There is NO consultation! Traffic engineers came up with the preferred option and what you see is what you get. 

J Konrad,  




Dear editor, 

The aftermath of Budget Week has been littered with members of the LNP opposition trying desperately to discredit the Albanese government’s 2023-2024 Budget. 

For the first time in fifteen years, there will be a surplus. No mean feat considering the Labor government inherited nearly a trillion dollars in debt, a third of which was racked up before the COVID pandemic hit. 

The LNP’s deputy leader claimed middle Australians are being left behind. Far from it – they will benefit from cheaper medicines, cheaper early childhood education, more access to bulk billing as Labor restores Medicare, energy price relief and better wages after years of stagnation. 

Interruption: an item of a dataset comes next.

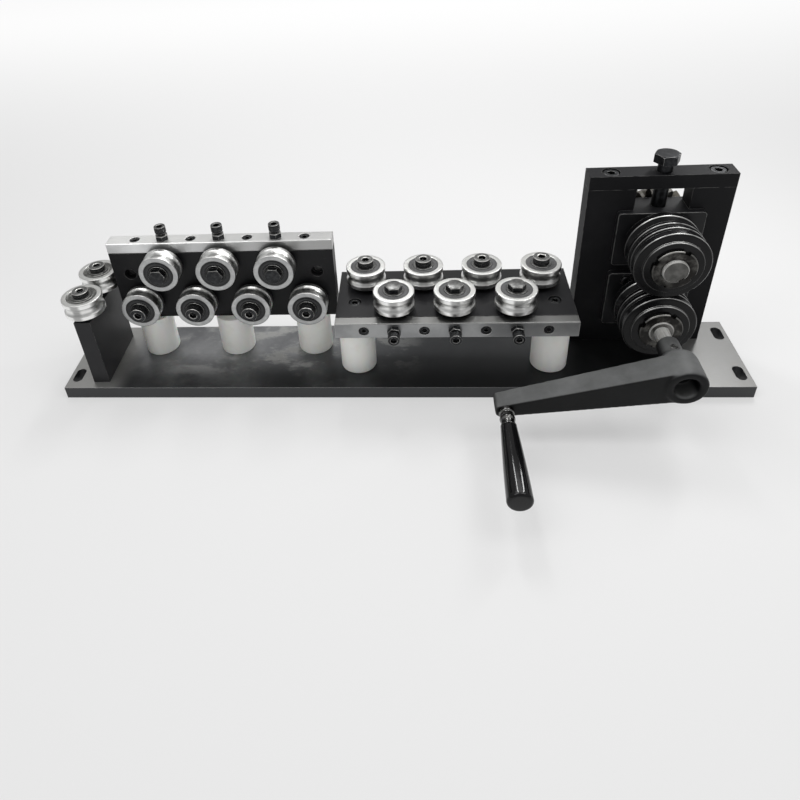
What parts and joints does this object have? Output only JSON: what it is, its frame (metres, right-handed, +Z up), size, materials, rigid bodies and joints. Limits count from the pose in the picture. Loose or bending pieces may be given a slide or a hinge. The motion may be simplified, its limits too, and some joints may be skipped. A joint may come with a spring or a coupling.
{
  "type": "wire straightener",
  "caption": "Hand cranked bench wire straightener with an entry guide, two grooved roller units set square to each other and geared feed rolls.",
  "frame": {"origin": "centre of the base plate's underside", "axes": "+X along the wire from the entry guide to the feed rolls, +Y to the back, away from the crank handle, +Z up"},
  "size_m": [0.612, 0.2466, 0.1955],
  "materials": {
    "black_plate": "satin black on steel plate",
    "ground_bar": "ground flat bar",
    "roller_steel": "hardened and polished ring with dark seals",
    "black_oxide": "black oxide, worn bright on the edges",
    "bright_shaft": "turned and ground shaft",
    "feed_roll": "hardened, black oxide",
    "gear_steel": "oiled steel",
    "white_nylon": "off-white nylon rod",
    "cast_crank": "dark grey satin casting",
    "grip_plastic": "glossy black moulding"
  },
  "bodies": {
    "frame": {"base_plate": "black_plate", "nylon_posts": "white_nylon", "cap_screws": "black_oxide", "entry_post": "black_plate", "fixed_axles": "black_oxide", "upright_plate": "black_plate", "upright_bar": "ground_bar", "flat_plate": "black_plate", "flat_bar": "ground_bar", "lock_nuts": "black_oxide", "drive_plate": "black_plate", "drive_cap": "black_plate", "lower_housing": "black_plate"},
    "guide_roller_front": {"guide_roller_front": "roller_steel"},
    "guide_roller_back": {"guide_roller_back": "roller_steel"},
    "upright_fixed_roller_1": {"upright_fixed_roller_1": "roller_steel"},
    "upright_fixed_roller_2": {"upright_fixed_roller_2": "roller_steel"},
    "upright_fixed_roller_3": {"upright_fixed_roller_3": "roller_steel"},
    "upright_fixed_roller_4": {"upright_fixed_roller_4": "roller_steel"},
    "flat_fixed_roller_1": {"flat_fixed_roller_1": "roller_steel"},
    "flat_fixed_roller_2": {"flat_fixed_roller_2": "roller_steel"},
    "flat_fixed_roller_3": {"flat_fixed_roller_3": "roller_steel"},
    "flat_fixed_roller_4": {"flat_fixed_roller_4": "roller_steel"},
    "upright_slide_1": {"upright_carrier_1": "black_oxide", "upright_axle_1": "black_oxide"},
    "upright_press_roller_1": {"upright_press_roller_1": "roller_steel"},
    "upright_screw_1": {"upright_screw_1": "black_oxide"},
    "upright_slide_2": {"upright_carrier_2": "black_oxide", "upright_axle_2": "black_oxide"},
    "upright_press_roller_2": {"upright_press_roller_2": "roller_steel"},
    "upright_screw_2": {"upright_screw_2": "black_oxide"},
    "upright_slide_3": {"upright_carrier_3": "black_oxide", "upright_axle_3": "black_oxide"},
    "upright_press_roller_3": {"upright_press_roller_3": "roller_steel"},
    "upright_screw_3": {"upright_screw_3": "black_oxide"},
    "flat_slide_1": {"flat_carrier_1": "black_oxide", "flat_axle_1": "black_oxide"},
    "flat_press_roller_1": {"flat_press_roller_1": "roller_steel"},
    "flat_screw_1": {"flat_screw_1": "black_oxide"},
    "flat_slide_2": {"flat_carrier_2": "black_oxide", "flat_axle_2": "black_oxide"},
    "flat_press_roller_2": {"flat_press_roller_2": "roller_steel"},
    "flat_screw_2": {"flat_screw_2": "black_oxide"},
    "flat_slide_3": {"flat_carrier_3": "black_oxide", "flat_axle_3": "black_oxide"},
    "flat_press_roller_3": {"flat_press_roller_3": "roller_steel"},
    "flat_screw_3": {"flat_screw_3": "black_oxide"},
    "lower_drive": {"lower_shaft": "bright_shaft", "lower_roll": "feed_roll", "lower_nut": "black_oxide", "lower_gear": "gear_steel", "crank_arm": "cast_crank", "crank_pins": "bright_shaft"},
    "upper_slide": {"upper_housing": "black_plate"},
    "upper_drive": {"upper_shaft": "bright_shaft", "upper_roll": "feed_roll", "upper_nut": "black_oxide", "upper_gear": "gear_steel"},
    "pressure_screw": {"pressure_screw": "black_oxide"},
    "grip": {"handle_grip": "grip_plastic"}
  },
  "joints": [
    {"name": "guide_spin_front", "type": "hinge", "parent": "frame", "child": "guide_roller_front", "pos_m": [-0.2725, -0.02325, 0.0935], "axis": [0, 0, 1], "continuous": true},
    {"name": "guide_spin_back", "type": "hinge", "parent": "frame", "child": "guide_roller_back", "pos_m": [-0.2725, 0.01725, 0.0935], "axis": [0, 0, 1], "continuous": true},
    {"name": "upright_fixed_spin_1", "type": "hinge", "parent": "frame", "child": "upright_fixed_roller_1", "pos_m": [-0.2295, -0.003, 0.074], "axis": [0, 1, 0], "continuous": true},
    {"name": "upright_fixed_spin_2", "type": "hinge", "parent": "frame", "child": "upright_fixed_roller_2", "pos_m": [-0.1785, -0.003, 0.074], "axis": [0, 1, 0], "continuous": true},
    {"name": "upright_fixed_spin_3", "type": "hinge", "parent": "frame", "child": "upright_fixed_roller_3", "pos_m": [-0.1275, -0.003, 0.074], "axis": [0, 1, 0], "continuous": true},
    {"name": "upright_fixed_spin_4", "type": "hinge", "parent": "frame", "child": "upright_fixed_roller_4", "pos_m": [-0.0765, -0.003, 0.074], "axis": [0, 1, 0], "continuous": true},
    {"name": "flat_fixed_spin_1", "type": "hinge", "parent": "frame", "child": "flat_fixed_roller_1", "pos_m": [-0.0245, 0.0165, 0.0935], "axis": [0, 0, 1], "continuous": true},
    {"name": "flat_fixed_spin_2", "type": "hinge", "parent": "frame", "child": "flat_fixed_roller_2", "pos_m": [0.0265, 0.0165, 0.0935], "axis": [0, 0, 1], "continuous": true},
    {"name": "flat_fixed_spin_3", "type": "hinge", "parent": "frame", "child": "flat_fixed_roller_3", "pos_m": [0.0775, 0.0165, 0.0935], "axis": [0, 0, 1], "continuous": true},
    {"name": "flat_fixed_spin_4", "type": "hinge", "parent": "frame", "child": "flat_fixed_roller_4", "pos_m": [0.1285, 0.0165, 0.0935], "axis": [0, 0, 1], "continuous": true},
    {"name": "upright_press_1", "type": "slide", "parent": "frame", "child": "upright_slide_1", "axis": [0, 0, 1], "range_m": [-0.0024, 0.003]},
    {"name": "upright_press_spin_1", "type": "hinge", "parent": "upright_slide_1", "child": "upright_press_roller_1", "pos_m": [-0.204, -0.003, 0.113], "axis": [0, 1, 0], "continuous": true},
    {"name": "upright_screw_turn_1", "type": "hinge", "parent": "upright_slide_1", "child": "upright_screw_1", "pos_m": [-0.204, 0.0169, 0.133], "axis": [0, 0, 1], "range_deg": [-865, 1081]},
    {"name": "upright_press_2", "type": "slide", "parent": "frame", "child": "upright_slide_2", "axis": [0, 0, 1], "range_m": [-0.0024, 0.003]},
    {"name": "upright_press_spin_2", "type": "hinge", "parent": "upright_slide_2", "child": "upright_press_roller_2", "pos_m": [-0.153, -0.003, 0.113], "axis": [0, 1, 0], "continuous": true},
    {"name": "upright_screw_turn_2", "type": "hinge", "parent": "upright_slide_2", "child": "upright_screw_2", "pos_m": [-0.153, 0.0169, 0.133], "axis": [0, 0, 1], "range_deg": [-865, 1081]},
    {"name": "upright_press_3", "type": "slide", "parent": "frame", "child": "upright_slide_3", "axis": [0, 0, 1], "range_m": [-0.0024, 0.003]},
    {"name": "upright_press_spin_3", "type": "hinge", "parent": "upright_slide_3", "child": "upright_press_roller_3", "pos_m": [-0.102, -0.003, 0.113], "axis": [0, 1, 0], "continuous": true},
    {"name": "upright_screw_turn_3", "type": "hinge", "parent": "upright_slide_3", "child": "upright_screw_3", "pos_m": [-0.102, 0.0169, 0.133], "axis": [0, 0, 1], "range_deg": [-865, 1081]},
    {"name": "flat_press_1", "type": "slide", "parent": "frame", "child": "flat_slide_1", "axis": [0, -1, 0], "range_m": [-0.0024, 0.003]},
    {"name": "flat_press_spin_1", "type": "hinge", "parent": "flat_slide_1", "child": "flat_press_roller_1", "pos_m": [0.001, -0.0225, 0.0935], "axis": [0, 0, 1], "continuous": true},
    {"name": "flat_screw_turn_1", "type": "hinge", "parent": "flat_slide_1", "child": "flat_screw_1", "pos_m": [0.001, -0.0425, 0.0736], "axis": [0, -1, 0], "range_deg": [-865, 1081]},
    {"name": "flat_press_2", "type": "slide", "parent": "frame", "child": "flat_slide_2", "axis": [0, -1, 0], "range_m": [-0.0024, 0.003]},
    {"name": "flat_press_spin_2", "type": "hinge", "parent": "flat_slide_2", "child": "flat_press_roller_2", "pos_m": [0.052, -0.0225, 0.0935], "axis": [0, 0, 1], "continuous": true},
    {"name": "flat_screw_turn_2", "type": "hinge", "parent": "flat_slide_2", "child": "flat_screw_2", "pos_m": [0.052, -0.0425, 0.0736], "axis": [0, -1, 0], "range_deg": [-865, 1081]},
    {"name": "flat_press_3", "type": "slide", "parent": "frame", "child": "flat_slide_3", "axis": [0, -1, 0], "range_m": [-0.0024, 0.003]},
    {"name": "flat_press_spin_3", "type": "hinge", "parent": "flat_slide_3", "child": "flat_press_roller_3", "pos_m": [0.103, -0.0225, 0.0935], "axis": [0, 0, 1], "continuous": true},
    {"name": "flat_screw_turn_3", "type": "hinge", "parent": "flat_slide_3", "child": "flat_screw_3", "pos_m": [0.103, -0.0425, 0.0736], "axis": [0, -1, 0], "range_deg": [-865, 1081]},
    {"name": "crank_turn", "type": "hinge", "parent": "frame", "child": "lower_drive", "pos_m": [0.222, 0, 0.063], "axis": [0, 1, 0], "continuous": true},
    {"name": "upper_press", "type": "slide", "parent": "frame", "child": "upper_slide", "axis": [0, 0, 1], "range_m": [-0.0008, 0.003]},
    {"name": "upper_turn", "type": "hinge", "parent": "upper_slide", "child": "upper_drive", "pos_m": [0.222, 0, 0.124], "axis": [0, 1, 0], "continuous": true},
    {"name": "pressure_turn", "type": "hinge", "parent": "upper_slide", "child": "pressure_screw", "pos_m": [0.222, 0.029, 0.18], "axis": [0, 0, 1], "range_deg": [-165.57, 618.14]},
    {"name": "grip_turn", "type": "hinge", "parent": "lower_drive", "child": "grip", "pos_m": [0.0895, -0.15, 0.0382], "axis": [0, 1, 0], "continuous": true}
  ],
  "couplings": [
    {"joint": "upright_screw_turn_1", "follows": "upright_press_1", "rad_per_m": 6283.2},
    {"joint": "upright_screw_turn_2", "follows": "upright_press_2", "rad_per_m": 6283.2},
    {"joint": "upright_screw_turn_3", "follows": "upright_press_3", "rad_per_m": 6283.2},
    {"joint": "flat_screw_turn_1", "follows": "flat_press_1", "rad_per_m": 6283.2},
    {"joint": "flat_screw_turn_2", "follows": "flat_press_2", "rad_per_m": 6283.2},
    {"joint": "flat_screw_turn_3", "follows": "flat_press_3", "rad_per_m": 6283.2},
    {"joint": "pressure_turn", "follows": "upper_press", "rad_per_m": 3590.4},
    {"joint": "upper_turn", "follows": "crank_turn", "ratio": -1}
  ]
}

While many, me included, would like to have seen more done to help the vulnerable, and the unemployed, and address the housing problem, Treasurer Dr Jim Chalmers’ Budget reflects his mantra of relief, repair, and restraint.  

Robyn Deane, 

Bli Bli.   



Dear editor, 

I am pleased to say that with the help of more than 41,000 Australians – including your readers – we did it. We saved the Medicare Heart Health Check. 

The Australian Government has heard and understood the importance of this vital Check to the heart health of Australians and is funding a two-year extension of the Check in the 2023/24 Budget, ensuring they remain available beyond June 30 this year. 

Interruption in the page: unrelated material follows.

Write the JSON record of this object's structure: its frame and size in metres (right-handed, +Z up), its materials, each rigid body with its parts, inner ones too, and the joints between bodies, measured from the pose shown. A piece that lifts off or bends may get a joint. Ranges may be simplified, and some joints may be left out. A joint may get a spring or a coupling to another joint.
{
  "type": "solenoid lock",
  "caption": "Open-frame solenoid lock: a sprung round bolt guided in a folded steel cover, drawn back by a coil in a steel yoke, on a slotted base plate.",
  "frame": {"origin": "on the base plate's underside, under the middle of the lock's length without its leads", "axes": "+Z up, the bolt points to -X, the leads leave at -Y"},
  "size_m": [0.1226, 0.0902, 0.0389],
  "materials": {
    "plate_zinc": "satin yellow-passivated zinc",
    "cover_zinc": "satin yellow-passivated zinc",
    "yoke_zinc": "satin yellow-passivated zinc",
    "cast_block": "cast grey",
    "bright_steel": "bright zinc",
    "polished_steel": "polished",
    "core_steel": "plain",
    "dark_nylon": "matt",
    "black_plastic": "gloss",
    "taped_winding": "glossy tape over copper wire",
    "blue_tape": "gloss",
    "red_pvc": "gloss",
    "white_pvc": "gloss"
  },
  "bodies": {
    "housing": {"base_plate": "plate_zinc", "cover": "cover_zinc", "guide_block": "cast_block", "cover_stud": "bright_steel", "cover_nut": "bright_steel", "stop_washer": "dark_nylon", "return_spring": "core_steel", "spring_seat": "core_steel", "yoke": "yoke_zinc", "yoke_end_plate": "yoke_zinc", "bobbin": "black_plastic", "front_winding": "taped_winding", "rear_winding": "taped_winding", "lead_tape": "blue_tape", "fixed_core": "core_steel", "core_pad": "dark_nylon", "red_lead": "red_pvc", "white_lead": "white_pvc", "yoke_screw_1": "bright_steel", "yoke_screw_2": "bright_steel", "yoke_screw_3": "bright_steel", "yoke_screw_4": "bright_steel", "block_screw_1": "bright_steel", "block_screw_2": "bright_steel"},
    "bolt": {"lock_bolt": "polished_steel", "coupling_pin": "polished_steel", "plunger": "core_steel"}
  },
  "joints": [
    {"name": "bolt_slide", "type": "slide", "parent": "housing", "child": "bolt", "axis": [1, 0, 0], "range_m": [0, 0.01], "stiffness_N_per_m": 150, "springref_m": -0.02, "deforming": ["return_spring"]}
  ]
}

We estimate that this means a further 250,000 Australians will be able to see their GP to learn their risk of heart disease before it’s too late. 

More than 41,000 Australians signed the petition to save the Checks in just five weeks. Many sent letters to their local MPs, who in turn took up the issue with the Government. 

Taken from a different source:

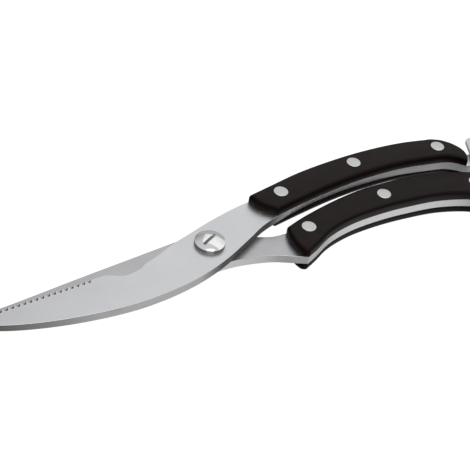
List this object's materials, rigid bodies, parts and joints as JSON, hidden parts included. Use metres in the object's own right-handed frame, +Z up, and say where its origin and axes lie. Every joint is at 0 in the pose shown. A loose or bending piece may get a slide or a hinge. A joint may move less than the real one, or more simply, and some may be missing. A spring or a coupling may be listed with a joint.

Heart disease is mostly preventable, but it is a silent killer. As Federal Minister for Health and Aged Care, Mark Butler acknowledged in his announcement, the Medicare Heart Health Check is our most potent tool in compelling people to pay attention to their heart health before it’s too late. 

The Check is available for people aged 45 and over (30 and over for First Nations) and looks at your cholesterol, blood pressure, blood sugar, family history, amount of exercise and what you eat, and provides you with an understanding of how likely it is you will have a heart attack or stroke in the coming years. 

Thank you. Your efforts have helped improve the heart health of many Australians and we are grateful for your unwavering commitment to this cause. 

And finally – now that you have fought so hard for this Check, we urge you to please take it up if eligible. For more information speak with your local GP or visit www.heartfoundation.org.au 

David Lloyd 

CEO, National Heart Foundation of Australia 



Dear editor, 

In the last few weeks, I have had many heavy trucks and concrete mixers roar past my front door. What really annoys me is not just the noise but the reason why they were there. They are raising foundation levels to build new houses higher than the foundations of the houses beside them. I am writing about Marcoola whose original ambience was that of a village. Mainly low-set houses with back yards. Now the new houses with their raised foundations is a worry to our neighbours with the potential of flooding in heavy rain and high tides. Higher buildings cast longer shadows and the buildings can hide pleasant views seen from the original homes. They reduce the amenity of the small town. However, we do have the blessings of thoughtful neighbours. The fitter ones help the less fit older ones. We must do our best to keep all our folks happy. The Council is responsible for building regulations and drainage.